YOUR GOAL.
Tally the lines that hold the string "update", and reply with the count alone.
---------- DATA ----------
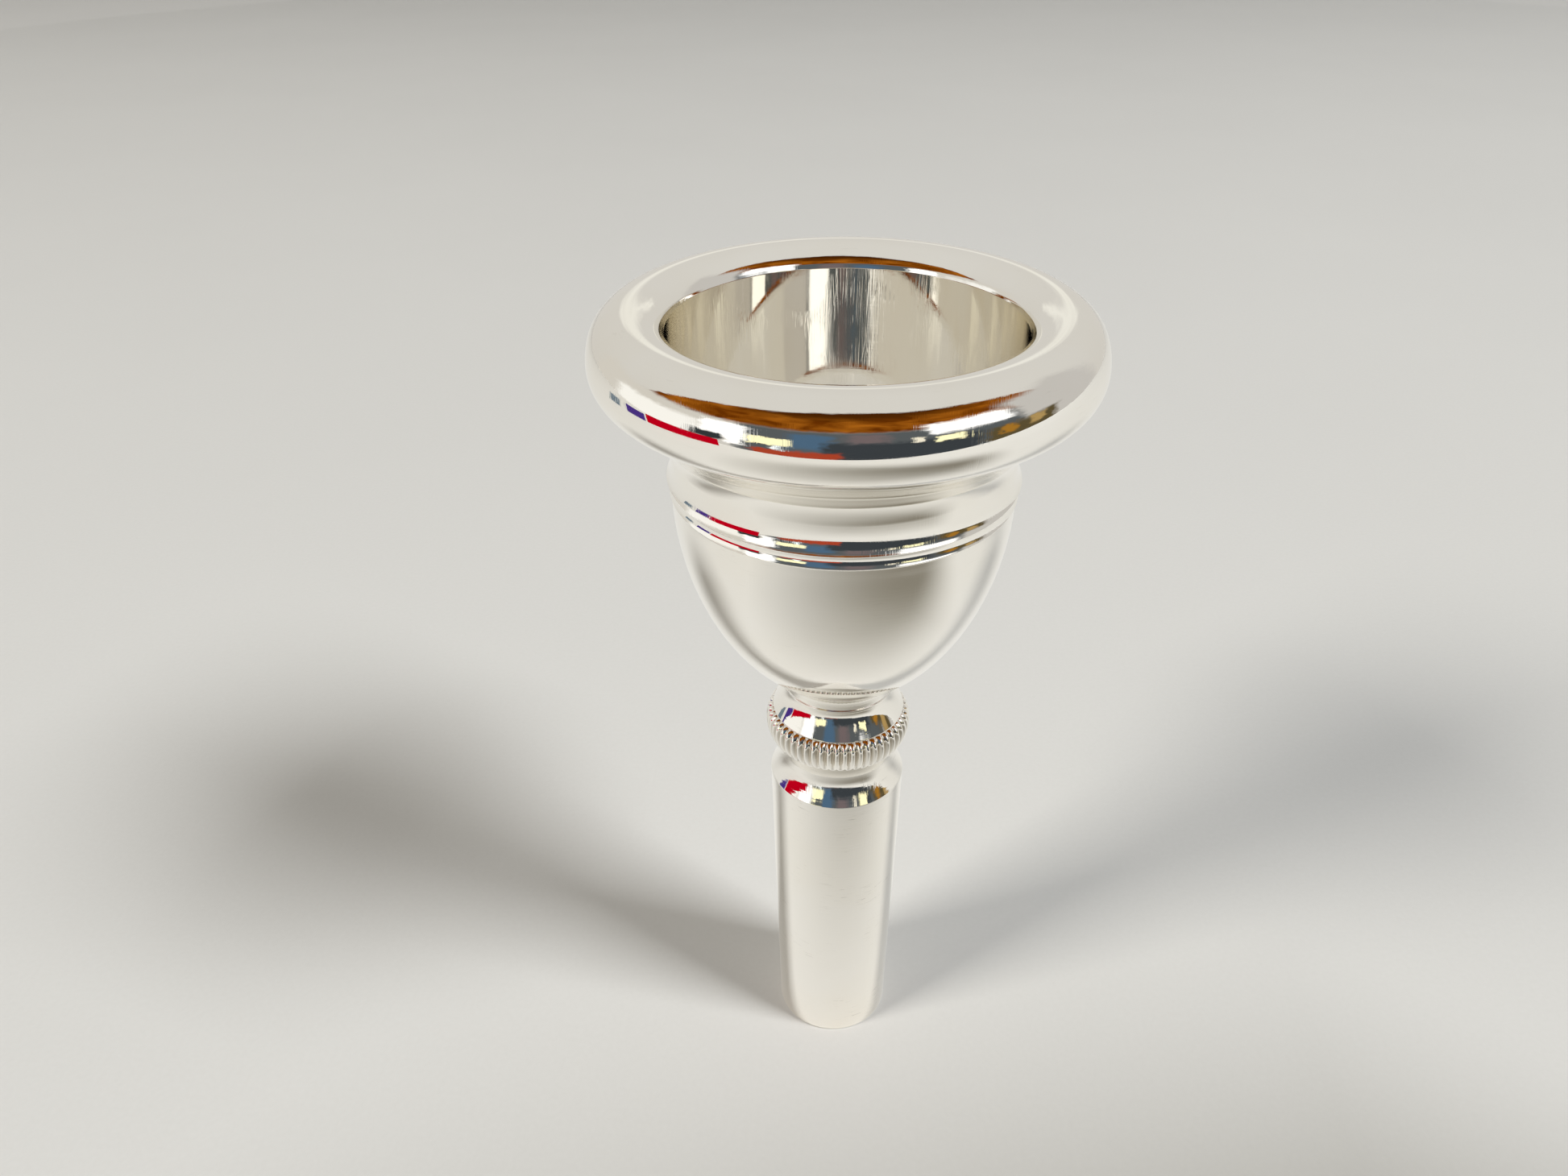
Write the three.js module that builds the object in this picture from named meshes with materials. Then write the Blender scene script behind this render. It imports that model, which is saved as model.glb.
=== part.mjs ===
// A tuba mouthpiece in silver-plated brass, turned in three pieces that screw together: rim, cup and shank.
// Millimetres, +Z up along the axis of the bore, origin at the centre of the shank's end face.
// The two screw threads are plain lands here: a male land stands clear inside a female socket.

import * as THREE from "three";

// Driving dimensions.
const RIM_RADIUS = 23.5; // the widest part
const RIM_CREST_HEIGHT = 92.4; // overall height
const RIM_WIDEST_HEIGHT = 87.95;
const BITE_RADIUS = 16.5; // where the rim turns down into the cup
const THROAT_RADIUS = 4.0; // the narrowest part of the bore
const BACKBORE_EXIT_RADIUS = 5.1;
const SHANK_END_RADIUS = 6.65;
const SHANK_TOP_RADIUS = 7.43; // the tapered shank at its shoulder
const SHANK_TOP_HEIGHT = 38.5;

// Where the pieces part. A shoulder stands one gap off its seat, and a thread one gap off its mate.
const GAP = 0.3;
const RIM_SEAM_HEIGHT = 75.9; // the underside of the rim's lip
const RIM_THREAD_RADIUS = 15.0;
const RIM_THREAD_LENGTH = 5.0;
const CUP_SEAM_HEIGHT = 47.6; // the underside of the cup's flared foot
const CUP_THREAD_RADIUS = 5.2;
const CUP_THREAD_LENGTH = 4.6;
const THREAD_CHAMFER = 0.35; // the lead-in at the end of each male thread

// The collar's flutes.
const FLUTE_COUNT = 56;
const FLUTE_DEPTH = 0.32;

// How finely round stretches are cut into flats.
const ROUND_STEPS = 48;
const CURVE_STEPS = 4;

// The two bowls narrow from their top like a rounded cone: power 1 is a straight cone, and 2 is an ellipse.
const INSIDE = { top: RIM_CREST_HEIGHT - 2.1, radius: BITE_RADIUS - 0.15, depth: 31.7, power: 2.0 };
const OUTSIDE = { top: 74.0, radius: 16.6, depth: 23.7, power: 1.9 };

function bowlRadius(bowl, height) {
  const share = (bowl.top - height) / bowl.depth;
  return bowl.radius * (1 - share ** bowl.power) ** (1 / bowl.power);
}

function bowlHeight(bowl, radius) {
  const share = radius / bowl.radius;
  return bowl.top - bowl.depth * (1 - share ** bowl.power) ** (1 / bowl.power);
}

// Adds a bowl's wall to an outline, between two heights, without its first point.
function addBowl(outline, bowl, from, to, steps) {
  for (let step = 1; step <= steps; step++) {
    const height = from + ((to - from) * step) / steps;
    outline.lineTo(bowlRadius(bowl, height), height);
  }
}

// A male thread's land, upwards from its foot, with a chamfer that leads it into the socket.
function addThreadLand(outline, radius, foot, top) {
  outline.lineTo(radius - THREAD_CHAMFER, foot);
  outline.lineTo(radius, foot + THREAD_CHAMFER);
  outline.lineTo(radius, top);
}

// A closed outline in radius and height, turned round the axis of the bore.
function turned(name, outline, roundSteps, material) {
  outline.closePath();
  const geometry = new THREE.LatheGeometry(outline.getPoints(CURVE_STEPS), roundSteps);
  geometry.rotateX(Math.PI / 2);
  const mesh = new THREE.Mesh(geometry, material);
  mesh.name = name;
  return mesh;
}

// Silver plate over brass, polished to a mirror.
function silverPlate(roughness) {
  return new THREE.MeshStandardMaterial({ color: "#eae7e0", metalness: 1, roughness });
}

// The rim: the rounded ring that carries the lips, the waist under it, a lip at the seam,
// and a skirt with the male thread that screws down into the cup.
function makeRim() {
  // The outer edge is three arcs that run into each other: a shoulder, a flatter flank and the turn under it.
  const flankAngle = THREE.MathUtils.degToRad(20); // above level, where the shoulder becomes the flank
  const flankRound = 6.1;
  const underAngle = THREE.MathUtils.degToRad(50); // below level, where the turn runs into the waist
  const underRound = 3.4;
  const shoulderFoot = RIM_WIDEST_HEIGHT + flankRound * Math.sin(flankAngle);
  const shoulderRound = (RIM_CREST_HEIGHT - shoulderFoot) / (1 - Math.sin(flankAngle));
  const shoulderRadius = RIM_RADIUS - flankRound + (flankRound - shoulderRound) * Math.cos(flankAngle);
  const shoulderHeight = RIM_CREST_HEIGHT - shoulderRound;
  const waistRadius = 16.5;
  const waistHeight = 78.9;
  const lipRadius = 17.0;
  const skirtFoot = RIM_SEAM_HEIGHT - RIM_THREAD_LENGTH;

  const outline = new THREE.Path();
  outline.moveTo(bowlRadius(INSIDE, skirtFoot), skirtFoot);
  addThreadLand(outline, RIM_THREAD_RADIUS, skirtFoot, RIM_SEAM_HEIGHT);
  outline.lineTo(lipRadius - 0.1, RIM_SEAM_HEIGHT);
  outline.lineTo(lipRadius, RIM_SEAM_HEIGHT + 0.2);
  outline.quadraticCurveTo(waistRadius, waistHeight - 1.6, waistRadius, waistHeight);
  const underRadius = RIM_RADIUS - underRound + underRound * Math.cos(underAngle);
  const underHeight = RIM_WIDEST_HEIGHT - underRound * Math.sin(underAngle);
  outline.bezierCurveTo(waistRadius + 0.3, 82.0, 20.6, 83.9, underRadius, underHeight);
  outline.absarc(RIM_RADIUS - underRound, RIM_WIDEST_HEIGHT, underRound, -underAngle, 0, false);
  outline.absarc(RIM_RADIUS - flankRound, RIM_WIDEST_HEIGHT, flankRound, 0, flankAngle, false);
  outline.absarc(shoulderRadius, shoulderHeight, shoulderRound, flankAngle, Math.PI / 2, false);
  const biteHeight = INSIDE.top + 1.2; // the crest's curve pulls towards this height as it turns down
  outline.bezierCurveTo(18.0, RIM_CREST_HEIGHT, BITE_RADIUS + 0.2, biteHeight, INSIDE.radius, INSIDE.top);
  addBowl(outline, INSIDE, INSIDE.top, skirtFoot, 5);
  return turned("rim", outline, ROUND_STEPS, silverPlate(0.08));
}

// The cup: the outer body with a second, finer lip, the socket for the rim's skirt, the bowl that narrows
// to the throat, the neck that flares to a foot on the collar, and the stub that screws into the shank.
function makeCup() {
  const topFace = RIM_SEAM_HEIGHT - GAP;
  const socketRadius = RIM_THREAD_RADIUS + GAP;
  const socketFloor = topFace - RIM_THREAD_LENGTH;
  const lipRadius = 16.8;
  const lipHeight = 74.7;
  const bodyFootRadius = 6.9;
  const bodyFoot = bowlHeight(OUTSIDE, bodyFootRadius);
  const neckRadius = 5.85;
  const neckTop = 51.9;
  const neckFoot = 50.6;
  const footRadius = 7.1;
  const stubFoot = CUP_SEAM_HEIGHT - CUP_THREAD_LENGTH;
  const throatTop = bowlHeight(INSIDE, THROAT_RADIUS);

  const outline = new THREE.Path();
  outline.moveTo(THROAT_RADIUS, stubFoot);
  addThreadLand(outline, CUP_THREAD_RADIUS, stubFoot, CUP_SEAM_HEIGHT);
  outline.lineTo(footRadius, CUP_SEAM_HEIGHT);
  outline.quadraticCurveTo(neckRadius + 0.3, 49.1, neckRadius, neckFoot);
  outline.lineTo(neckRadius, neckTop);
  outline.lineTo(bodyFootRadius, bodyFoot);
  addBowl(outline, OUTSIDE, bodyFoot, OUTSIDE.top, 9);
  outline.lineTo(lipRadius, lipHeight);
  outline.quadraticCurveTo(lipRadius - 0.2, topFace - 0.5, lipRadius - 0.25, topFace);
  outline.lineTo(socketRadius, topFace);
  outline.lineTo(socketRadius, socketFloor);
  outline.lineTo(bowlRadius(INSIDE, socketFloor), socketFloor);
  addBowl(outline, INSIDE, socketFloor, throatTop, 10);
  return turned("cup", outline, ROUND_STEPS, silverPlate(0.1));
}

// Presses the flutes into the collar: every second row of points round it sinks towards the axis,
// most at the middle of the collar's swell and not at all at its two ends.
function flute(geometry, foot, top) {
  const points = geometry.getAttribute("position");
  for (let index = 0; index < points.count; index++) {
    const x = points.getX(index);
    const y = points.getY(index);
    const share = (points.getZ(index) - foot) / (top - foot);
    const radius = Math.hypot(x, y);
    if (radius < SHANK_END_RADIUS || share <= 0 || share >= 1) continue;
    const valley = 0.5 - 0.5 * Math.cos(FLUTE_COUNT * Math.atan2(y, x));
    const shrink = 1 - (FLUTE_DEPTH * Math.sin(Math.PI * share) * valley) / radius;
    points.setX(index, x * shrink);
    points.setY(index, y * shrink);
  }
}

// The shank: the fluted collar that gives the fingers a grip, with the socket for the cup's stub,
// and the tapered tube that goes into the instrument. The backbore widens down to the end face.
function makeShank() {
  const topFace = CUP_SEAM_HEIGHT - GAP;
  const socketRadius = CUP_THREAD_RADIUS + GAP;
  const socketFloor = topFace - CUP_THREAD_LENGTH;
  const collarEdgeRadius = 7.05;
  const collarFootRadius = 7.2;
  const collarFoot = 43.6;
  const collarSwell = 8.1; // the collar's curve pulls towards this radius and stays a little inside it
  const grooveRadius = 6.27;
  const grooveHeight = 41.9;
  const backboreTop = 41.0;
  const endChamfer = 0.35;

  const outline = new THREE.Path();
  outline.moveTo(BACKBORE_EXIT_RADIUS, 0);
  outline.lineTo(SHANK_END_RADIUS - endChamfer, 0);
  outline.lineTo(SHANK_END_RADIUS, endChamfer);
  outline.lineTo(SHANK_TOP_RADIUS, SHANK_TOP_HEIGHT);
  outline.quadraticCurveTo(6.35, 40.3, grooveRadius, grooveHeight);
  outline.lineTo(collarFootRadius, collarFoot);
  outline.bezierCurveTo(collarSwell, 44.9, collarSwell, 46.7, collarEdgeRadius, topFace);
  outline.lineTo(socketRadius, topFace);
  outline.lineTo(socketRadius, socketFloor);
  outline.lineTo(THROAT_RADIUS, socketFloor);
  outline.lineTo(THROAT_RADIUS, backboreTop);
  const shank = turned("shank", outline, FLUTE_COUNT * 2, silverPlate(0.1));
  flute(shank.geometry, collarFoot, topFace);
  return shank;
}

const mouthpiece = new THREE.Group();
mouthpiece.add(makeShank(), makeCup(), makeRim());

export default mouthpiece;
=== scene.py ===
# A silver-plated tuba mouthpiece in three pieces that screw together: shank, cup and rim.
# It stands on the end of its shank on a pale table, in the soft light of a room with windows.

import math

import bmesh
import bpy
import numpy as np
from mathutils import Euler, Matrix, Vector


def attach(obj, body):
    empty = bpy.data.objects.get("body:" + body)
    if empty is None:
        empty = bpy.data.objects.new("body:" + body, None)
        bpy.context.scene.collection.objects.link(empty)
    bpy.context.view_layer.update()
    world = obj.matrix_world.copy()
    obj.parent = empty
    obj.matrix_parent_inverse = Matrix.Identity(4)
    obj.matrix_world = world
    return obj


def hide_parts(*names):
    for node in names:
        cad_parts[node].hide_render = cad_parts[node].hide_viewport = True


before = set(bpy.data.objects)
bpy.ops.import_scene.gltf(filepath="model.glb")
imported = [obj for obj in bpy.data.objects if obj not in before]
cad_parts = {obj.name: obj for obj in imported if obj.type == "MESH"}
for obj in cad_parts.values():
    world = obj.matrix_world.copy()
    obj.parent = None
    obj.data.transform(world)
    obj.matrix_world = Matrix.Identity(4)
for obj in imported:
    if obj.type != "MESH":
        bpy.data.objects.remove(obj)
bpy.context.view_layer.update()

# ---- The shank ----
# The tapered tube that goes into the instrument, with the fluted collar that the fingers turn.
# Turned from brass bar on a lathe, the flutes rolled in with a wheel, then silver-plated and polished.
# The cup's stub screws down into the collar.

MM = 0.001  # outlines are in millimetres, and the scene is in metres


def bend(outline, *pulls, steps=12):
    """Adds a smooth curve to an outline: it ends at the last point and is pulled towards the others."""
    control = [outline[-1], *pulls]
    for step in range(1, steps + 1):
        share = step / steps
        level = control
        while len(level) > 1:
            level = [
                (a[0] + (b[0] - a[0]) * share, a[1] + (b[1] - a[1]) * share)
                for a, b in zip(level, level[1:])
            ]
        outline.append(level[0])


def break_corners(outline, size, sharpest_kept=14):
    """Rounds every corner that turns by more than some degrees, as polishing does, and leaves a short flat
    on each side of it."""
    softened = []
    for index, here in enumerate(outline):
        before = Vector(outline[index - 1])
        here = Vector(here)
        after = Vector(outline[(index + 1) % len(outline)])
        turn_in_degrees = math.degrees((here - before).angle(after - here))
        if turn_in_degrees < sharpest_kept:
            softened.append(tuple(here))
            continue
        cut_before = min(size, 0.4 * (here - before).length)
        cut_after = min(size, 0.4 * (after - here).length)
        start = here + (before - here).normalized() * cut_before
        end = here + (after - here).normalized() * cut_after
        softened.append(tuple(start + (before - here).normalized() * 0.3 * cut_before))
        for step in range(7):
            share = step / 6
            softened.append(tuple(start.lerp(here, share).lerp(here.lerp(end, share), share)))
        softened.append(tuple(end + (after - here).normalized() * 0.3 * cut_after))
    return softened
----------
RESULT BELOW.
2